Common stockholders hold the residual ownership interest — they vote for directors and on major corporate matters, receive discretionary dividends when declared by the board, and receive whatever assets remain in liquidation after all creditors and preferred holders are satisfied. Common equity is the junior-most claim in the capital structure — first to absorb losses and last to receive value — producing both the greatest risk and the greatest return potential of any security in the capital structure. Preferred stockholders have priority over common in both dividends — typically fixed in amount — and liquidation — typically at par value plus accrued dividends — but typically lack ordinary voting rights except upon dividend payment failure for a specified number of periods. Preferred stock is a hybrid security combining equity classification with debt-like economic characteristics of fixed dividends and priority claims.
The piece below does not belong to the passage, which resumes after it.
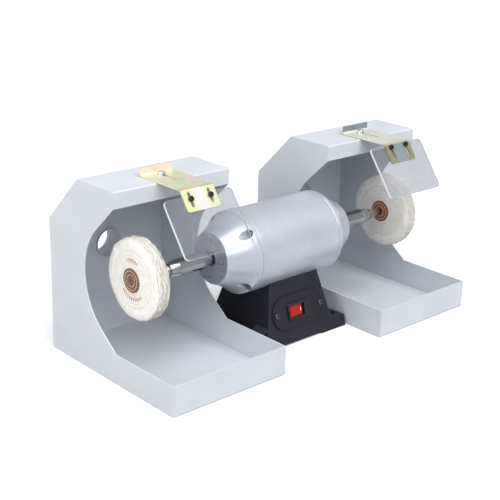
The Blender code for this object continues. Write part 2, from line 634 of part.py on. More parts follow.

The capital structure priority from highest to lowest claim is secured debt, senior unsecured debt, subordinated debt, preferred stock, and common stock. Exchange Act Section 12 requires stock registration when a company lists on a national securities exchange or when stock is held by more than two thousand holders of record with total assets above ten million dollars — triggering the full Exchange Act periodic reporting, proxy, insider reporting, and short-swing profit disgorgement framework. Stock is valued using discounted cash flow analysis — through the Dividend Discount Model and its Gordon Growth Model variant — and relative valuation multiples including price-to-earnings and price-to-book ratios.